A highly scalable, distributed web crawler built with Python 3.13+ utilizing an event-driven architecture. The system is designed to handle mass-scale web scraping tasks by dynamically scheduling and distributing workloads across auto-scaling worker nodes.
This project is decoupled into three primary microservices:
High-level overview of the Frontier, Master, and Infrastructure services interacting to enqueue and allocate crawl tasks.
Detailed look at how the Master Node dynamically provisions Docker containers for individual Master-Worker scraping tasks.
Role: API Gateway & State Management
The Frontier Service acts as the public-facing entry point and the "brain" for state management. When a client submits a new URL to be crawled, the Frontier verifies the URL, writes initial tracking data to the state database, and places the core parameters into the message broker.
- REST API: Exposes a FastAPI interface on port
8080for users to submit, manage, and monitor crawl requests. - Queueing Engine: Dispatches prioritized crawl jobs into RabbitMQ message queues for the Master node to pick up.
- State Management: Coordinates with PostgreSQL (via SQLModel) to track crawl metadata, progress metrics, and error logs, alongside Redis to perform high-speed URL deduplication and stop circular scraping.
- gRPC Server: Features a robust gRPC endpoint that processes inbound structured data payloads sent from crawler workers seamlessly over HTTP/2, acting as the sink for all scraped data.
Role: Workload Manager & Node Orchestrator
The Master Service is the control plane for the distributed workers. It abstracts the scaling and scheduling complexity away from the rest of the application. It acts as a continuous consumer of the task queues provided by Frontier.
- Task Distribution: Continuously consumes messages from RabbitMQ containing pending crawl requests and allocates them.
- Dynamic Auto-Scaling: Utilizes the Docker Socket API directly to automatically provision, spin up, assign identities, and tear down temporary
Workercontainers based precisely on the volume of the current workload. - Data Indexing & Sink Integration: Acts as a broker for finalized data, transmitting parsed DOM objects to Meilisearch to enable high-speed indexing and full-text querying on scraped textual content.
Role: Execution Node
The Worker Service represents a single, highly decoupled scraping agent. These nodes are inherently short-lived processes spawned on-demand by the Master Service.
- Scraping Engine: A dynamically spawned container loaded with Python scraping tools that retrieves allocated URLs, processes pages, handles dynamic javascript execution if necessary, and extracts pertinent data objects (e.g. titles, bodies, and hyperlinks).

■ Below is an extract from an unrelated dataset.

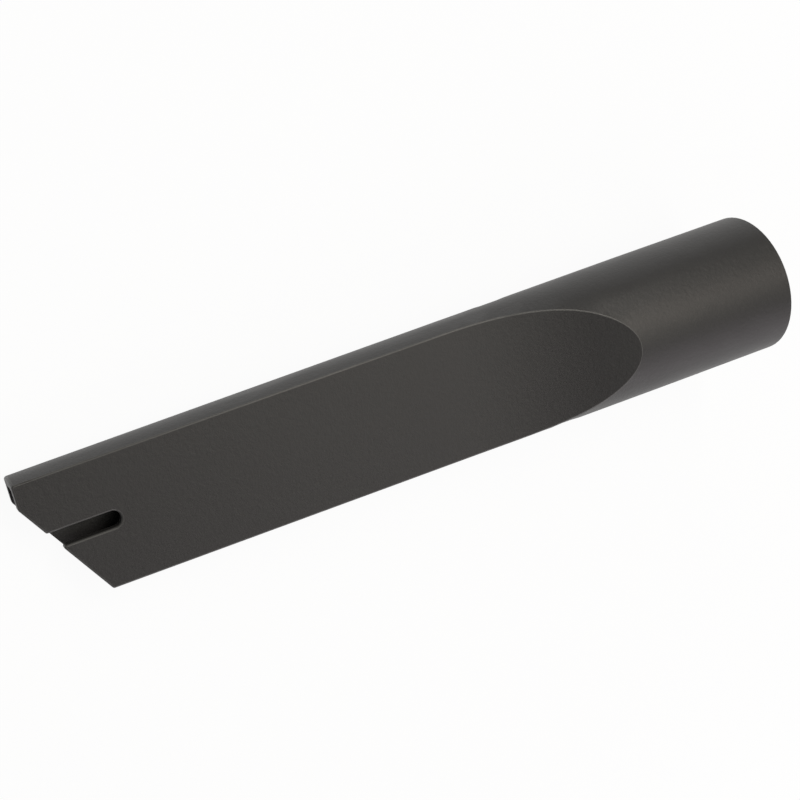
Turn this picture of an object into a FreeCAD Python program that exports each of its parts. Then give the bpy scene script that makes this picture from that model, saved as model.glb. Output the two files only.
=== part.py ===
"""Vacuum crevice tool: a round push-fit socket that runs into a long flat suction tip.

The tool is one injection-moulded shell. It is drawn along its own axis, X from the tip to the
mouth, Y across the flat tip and Z through its thickness, with the slotted face up. It is then
laid down as it comes to rest on a table: on the two rear corners of its tip and on the heel of
its round end. Its origin is below its middle, on the table.
"""
import FreeCAD, Part
import math
import os

from FreeCAD import Rotation, Vector

# Driving dimensions, in millimetres and degrees
overall_length = 212.0      # tip to mouth, along the axis
mouth_radius = 19.5         # outside of the round end at its mouth
shoulder_radius = 19.1      # outside of the round end where its taper eases
shoulder_x = 174.0          # distance of that place from the tip
tip_radius = 16.7           # radius of the rounded sides at the tip
tip_thickness = 9.2         # over both faces at the tip
face_draft_deg = 0.74       # each face rises this much towards the mouth
swoop_start_x = 113.8       # where each face starts to curve outwards
swoop_radius = 97.0         # hollow curve of each face
ramp_deg = 23.8             # steepest slope of each face, from there straight out to the side
wall = 2.0                  # shell thickness of the sides and faces

bore_radius = 17.5          # socket for the tube of the cleaner
bore_depth = 30.0           # depth of the socket, down to its stop
stop_ledge = 0.5            # step that stops the tube
lead_in = 0.8               # chamfer at the mouth of the socket

slant_deg = 30.6            # end cut of the tip, against a square cut
slant_start_y = 9.9         # the cut is square outside this line, and slanted across the rest

slot_width = 4.2            # bleed slot through the upper face, open at the slanted edge
slot_y = 0.25               # its centre line
slot_end_x = 22.0           # far side of its round end

edge_round = 0.5            # outer edges of the flat faces, of the tip's end and of the slot
corner_round = 0.7          # corners of the tip, seen from above
slot_corner_round = 0.6     # corners where the slot opens into the slanted edge
rim_round = 0.3             # outer edge of the mouth

reach = 10.0                # how far cutting shapes run past the body
tiny = 0.01                 # slack when edges are told apart by their place

draft = math.radians(face_draft_deg)
ramp = math.radians(ramp_deg)
slant = math.radians(slant_deg)


def tube_radius(x):
    """Outer radius of the tapered round body, between the tip and the shoulder."""
    return tip_radius + (shoulder_radius - tip_radius) * x / shoulder_x


def face_arc(inset, angle):
    """Point (x, z) of the upper face's hollow curve where its slope is angle, moved in by inset."""
    start_z = tip_thickness / 2 + swoop_start_x * math.tan(draft)
    centre_x = swoop_start_x - swoop_radius * math.sin(draft)
    centre_z = start_z + swoop_radius * math.cos(draft)
    radius = swoop_radius + inset
    return centre_x + radius * math.sin(angle), centre_z - radius * math.cos(angle)


def between_faces(inset):
    """Solid between the two flat faces moved in by inset, wide and long enough to cover the body."""
    outer_z = mouth_radius + reach
    start_x, start_z = face_arc(inset, draft)
    end_x, end_z = face_arc(inset, ramp)
    tip_z = start_z - (start_x + reach) * math.tan(draft)
    ramp_top_x = end_x + (outer_z - end_z) / math.tan(ramp)
    back_x = max(overall_length, ramp_top_x) + reach

    def at(point, side):
        return Vector(point[0], -outer_z, side * point[1])

    edges = []
    for side in (1, -1):
        tip, start, middle, end, ramp_top, back = [at(point, side) for point in (
            (-reach, tip_z),
            (start_x, start_z),
            face_arc(inset, (draft + ramp) / 2),
            (end_x, end_z),
            (ramp_top_x, outer_z),
            (back_x, outer_z),
        )]
        edges.append(Part.makeLine(tip, start))
        edges.append(Part.Arc(start, middle, end).toShape())
        edges.append(Part.makeLine(end, ramp_top))
        edges.append(Part.makeLine(ramp_top, back))
    edges.append(Part.makeLine(at((-reach, tip_z), 1), at((-reach, tip_z), -1)))
    edges.append(Part.makeLine(at((back_x, outer_z), 1), at((back_x, outer_z), -1)))
    profile = Part.Face(Part.Wire(Part.__sortEdges__(edges)))
    return profile.extrude(Vector(0, 2 * outer_z, 0))


def turned(points):
    """Solid of revolution about X through points given as (x, radius), its seam at the side."""
    closed = [(points[0][0], 0.0)] + points + [(points[-1][0], 0.0), (points[0][0], 0.0)]
    wire = Part.makePolygon([Vector(x, -radius, 0) for x, radius in closed])
    return Part.Face(wire).revolve(Vector(0, 0, 0), Vector(1, 0, 0), 360)


def prism(corners, low_z, high_z):
    """Straight block through the corners (x, y), from low_z to high_z."""
    wire = Part.makePolygon([Vector(x, y, low_z) for x, y in corners + corners[:1]])
    return Part.Face(wire).extrude(Vector(0, 0, high_z - low_z))


def outer_body():
    """Tapered round body trimmed by the two faces and by the slanted end cut."""
    tube = turned([(0, tip_radius), (shoulder_x, shoulder_radius), (overall_length, mouth_radius)])
    far = tip_radius + reach
    shift = (slant_start_y + far) * math.tan(slant)
    waste = prism([(0, slant_start_y), (shift, -far), (-reach, -far), (-reach, slant_start_y)], -far, far)
    body = tube.common(between_faces(0)).cut(waste)
    corners = [edge for edge in body.Edges if is_tip_corner(edge)]
    return body.makeFillet(corner_round, corners)


def hollow():
    """Air space inside: the flat duct, its throat and the socket with its lead-in."""
    stop_x = overall_length - bore_depth
    throat_radius = bore_radius - stop_ledge
    duct_radius = tip_radius - wall
    taper = (throat_radius - duct_radius) / stop_x
    duct = turned([(-reach, duct_radius - reach * taper), (stop_x, throat_radius)])
    socket = turned([
        (stop_x, bore_radius),
        (overall_length - lead_in, bore_radius),
        (overall_length + reach, bore_radius + lead_in + reach),
    ])
    return duct.common(between_faces(wall)).fuse(socket)


def slot():
    """Air space of the bleed slot, from the duct up through the upper face."""
    radius = slot_width / 2
    centre_x = slot_end_x - radius
    run = Part.makeBox(centre_x + reach, slot_width, tip_radius, Vector(-reach, slot_y - radius, 0))
    end = Part.makeCylinder(radius, tip_radius, Vector(centre_x, slot_y, 0))
    return run.fuse(end)


def is_tip_corner(edge):
    """An edge through the thickness where the outline of the tip turns, whole or half."""
    box = edge.BoundBox
    upright = box.ZLength > 0.9 * tip_thickness / 2 and box.YLength < tip_thickness / 4
    return upright and box.XMax < (slant_start_y + tip_radius) * math.tan(slant) + 1


def is_slot_corner(edge):
    """An edge through the upper face where the slot opens into the slanted edge."""
    box = edge.BoundBox
    on_slot_side = abs(abs(box.Center.y - slot_y) - slot_width / 2) < tiny
    through_face = box.ZMin > 0 and box.ZLength > wall / 2 and box.YLength < tiny
    return on_slot_side and through_face and box.XMax < slot_end_x - slot_width / 2 - tiny


def is_outline(edge):
    """An outer edge of a flat face: its long ridges, the end of its swoop, its tip and its slot."""
    box = edge.BoundBox
    crosses_face = box.XLength < tiny and box.XMin > slot_end_x
    if crosses_face or box.XMax > shoulder_x - tiny:
        return False
    first, last = edge.ParameterRange
    for part in (0.1, 0.5, 0.9):
        point = edge.valueAt(first + (last - first) * part)
        face_z = tip_thickness / 2 + point.x * math.tan(draft)
        on_side = math.hypot(point.y, point.z) > tube_radius(point.x) - wall / 2
        if abs(point.z) < face_z - tiny or not (on_side or point.x < slot_end_x + tiny):
            return False
    return True


def is_rim(edge):
    """The outer edge of the mouth."""
    return edge.BoundBox.XMin > overall_length - tiny and edge.BoundBox.YMax > mouth_radius - tiny


def shell():
    """The moulded tool in its own axes, hollow, slotted and with its outer edges rounded."""
    body = outer_body().cut(hollow()).cut(slot())
    for radius, chosen in ((slot_corner_round, is_slot_corner), (edge_round, is_outline), (rim_round, is_rim)):
        body = body.makeFillet(radius, [edge for edge in body.Edges if chosen(edge)])
    return body


def table_normal():
    """Upward direction of the table, in the tool's axes, when the tool rests on its lower face."""
    end_x, end_z = face_arc(0, ramp)
    taper = (shoulder_radius - tip_radius) / shoulder_x
    heel_x = (tip_radius - end_z + end_x * math.tan(ramp)) / (math.tan(ramp) - taper)
    heel_radius = tube_radius(heel_x)
    nose = Vector(0, slant_start_y, -tip_thickness / 2)
    low_y = -math.sqrt(tip_radius ** 2 - (tip_thickness / 2) ** 2)
    low_x = (slant_start_y - low_y) * math.tan(slant)
    corner = Vector(low_x, low_y, -tip_thickness / 2 - low_x * math.tan(draft))
    up = Vector(0, 0, 1)
    for settle in range(20):
        across = math.hypot(up.y, up.z)
        heel = Vector(heel_x, -heel_radius * up.y / across, -heel_radius * up.z / across)
        up = (corner - nose).cross(heel - nose).normalize()
    return up


def lay_down(body):
    """Turn the tool to its rest, with its middle over the origin and its lowest point on the table."""
    up = table_normal()
    roll = math.degrees(math.atan2(up.y, up.z))
    pitch = math.degrees(math.atan2(-up.x, math.hypot(up.y, up.z)))
    turn = Rotation(Vector(0, 1, 0), pitch).multiply(Rotation(Vector(1, 0, 0), roll))
    body.Placement = FreeCAD.Placement(Vector(0, 0, 0), turn)
    box = body.optimalBoundingBox(False, False)
    shift = Vector(-box.Center.x, -box.Center.y, -box.ZMin)
    body.Placement = FreeCAD.Placement(shift, turn)
    return body


crevice_tool = lay_down(shell())
os.makedirs("parts", exist_ok=True)
crevice_tool.exportStep("parts/crevice_tool.step")
placing = crevice_tool.Placement
socket_middle = placing.multVec(Vector(overall_length - (bore_depth + lead_in) / 2, 0, 0))
leaving = placing.Rotation.multVec(Vector(1, 0, 0))
print("valid", crevice_tool.isValid(), "solids", len(crevice_tool.Solids), "volume", round(crevice_tool.Volume, 1))
print("socket middle", [round(value, 4) for value in socket_middle], "axis", [round(value, 6) for value in leaving])
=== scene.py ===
"""Vacuum crevice tool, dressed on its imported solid: fine-grained charcoal plastic, studio light, camera."""
import math

import bmesh
import bpy
from mathutils import Matrix, Vector


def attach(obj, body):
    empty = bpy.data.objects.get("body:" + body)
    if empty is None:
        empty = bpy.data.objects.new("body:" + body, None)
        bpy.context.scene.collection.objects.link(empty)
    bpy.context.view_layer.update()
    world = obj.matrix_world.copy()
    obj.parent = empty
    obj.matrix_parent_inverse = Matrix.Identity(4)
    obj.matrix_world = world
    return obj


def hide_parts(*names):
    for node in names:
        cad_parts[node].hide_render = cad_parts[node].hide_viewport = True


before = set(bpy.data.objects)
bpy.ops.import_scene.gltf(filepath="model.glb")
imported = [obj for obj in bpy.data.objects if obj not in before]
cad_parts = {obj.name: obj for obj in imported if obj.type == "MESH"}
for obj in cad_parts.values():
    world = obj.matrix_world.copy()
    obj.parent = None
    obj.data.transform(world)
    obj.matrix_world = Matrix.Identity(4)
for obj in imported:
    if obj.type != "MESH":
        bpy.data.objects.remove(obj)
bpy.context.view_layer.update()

MM = 0.001
WELD = 0.002 * MM                       # points of the solid's loose triangles nearer than this are one
CREASE = math.radians(32)               # edges that turn more than this stay sharp
EDGE_RADIUS = 1.0 * MM                  # faces that curve tighter than this belong to a rounded edge

# Charcoal plastic
CHARCOAL = (0.0205, 0.0200, 0.0200)
EDGE_HIGHLIGHT_GREY = (0.0550, 0.0550, 0.0540)  # colour of the rounded edges, made paler as a painted highlight
FACE_GLOSS = 0.45                       # roughness of the spark-eroded surfaces
EDGE_GLOSS = 0.40                       # roughness of the rounded edges, rubbed smoother
GRAIN = 1.2 * MM                        # width of the grain's coarsest bumps
GRAIN_DEPTH = 0.085 * MM
GRAIN_FINER = 3.0                       # how many times the grain repeats at half its width
GRAIN_FINENESS = 0.7                    # how strong each finer layer is beside the one before
GRAIN_TONE = 0.12                       # how much the grain's hollows are darker than its tops
PATCH = 9.0 * MM                        # width of the patches where the grain is a little duller
PATCH_FINER = 3.0
PATCH_FINENESS = 0.5
PATCH_SHARE = 0.05                      # how much the patches differ in roughness

# Camera, found by fitting the tool's outline to the photograph
CAMERA_AT = Vector((-168.73, 103.80, 325.78)) * MM
CAMERA_LOOK = Vector((0.44154, -0.27725, -0.85333))
CAMERA_UP = Vector((0.33005, 0.93457, -0.13287))
CAMERA_FILM = 36                        # width in millimetres
CAMERA_LENS = 63.967                    # millimetres
CAMERA_NEAR = 10 * MM                   # nearest distance that it shows

# Soft lamps: compass and height angles seen from the tool, width, height, brightness, colour
LAMPS = {
    "overhead_softbox": (39, 64, 0.48, 0.35, 3.20, (1.00, 0.91, 0.81)),
    "rear_strip": (69, 43, 0.12, 0.65, 8.25, (1.00, 0.96, 0.89)),
    "top_softbox": (328, 82, 0.43, 0.83, 1.40, (1.00, 0.97, 0.88)),
    "front_wall": (280, 26, 1.20, 0.74, 1.28, (1.00, 0.93, 0.96)),
}
LAMP_DISTANCE = 0.80
LAMP_AIM = Vector((0, 0, 14)) * MM
ROOM_LIGHT = 0.15                       # even light from all round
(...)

- Reporting Mechanism: Compiles the parsed structural data and streams it back to the Master/Frontier services via high-performance, low-latency gRPC streams for storage and indexing, while immediately freeing resources.
- Language: Python 3.13+
- Environment Management: uv (Extremely fast Python package manager)
- RPC Framework: gRPC / Protobufs
- Message Broker: RabbitMQ
- Relational Database: PostgreSQL (Models managed via SQLModel & AsyncPG)
- Caching & Deduplication: Redis
- Search Engine: Meilisearch (For full-text querying on scraped data)
- Containerization: Docker & Docker Compose
- Docker & Docker Compose
- Python 3.13+ installed locally (for local development)
- uv package manager installed
-
Clone the repository
git clone <repository-url> cd web-crawler
-
Start Infrastructure & Databases Bring up the peripheral services (Postgres, RabbitMQ, Redis, Meilisearch, and their respective admin UIs):
docker compose up -d postgres rabbitmq redis meilisearch pgadmin redisinsight meilisearch-admin
-
Run the Application Platform Start the core crawler services (Frontier, Master). Note that Workers are auto-provisioned by the Master node when tasks arrive.
docker compose up -d frontier master
To run locally for development without Dockerizing the Python apps, use uv sync to install dependencies from the workspace, and run uv run --package <package-name> ... tailored to each service.
When running locally via Docker Compose, you can access the following management UIs:
- FastAPI Docs (Frontier): http://localhost:8080/docs
- Meilisearch Admin: http://localhost:7701 (View indexed scraped data)
- RabbitMQ Management: http://localhost:15672 (Credentials:
admin/password) - PgAdmin: http://localhost:5050 (Credentials:
admin@example.com/admin) - RedisInsight: http://localhost:8001
A view from the local Meilisearch Admin UI showing successfully parsed and indexed text data from a scraping worker.
Submit a new Crawl Job
POST http://localhost:8080/crawl
Content-Type: application/json
{
"url": "https://example.com",
"depth": 2,
"max_pages": 100
}Built utilizing a uv workspace structure containing shared monolithic dependencies among independent loosely-coupled microservices located inside services/.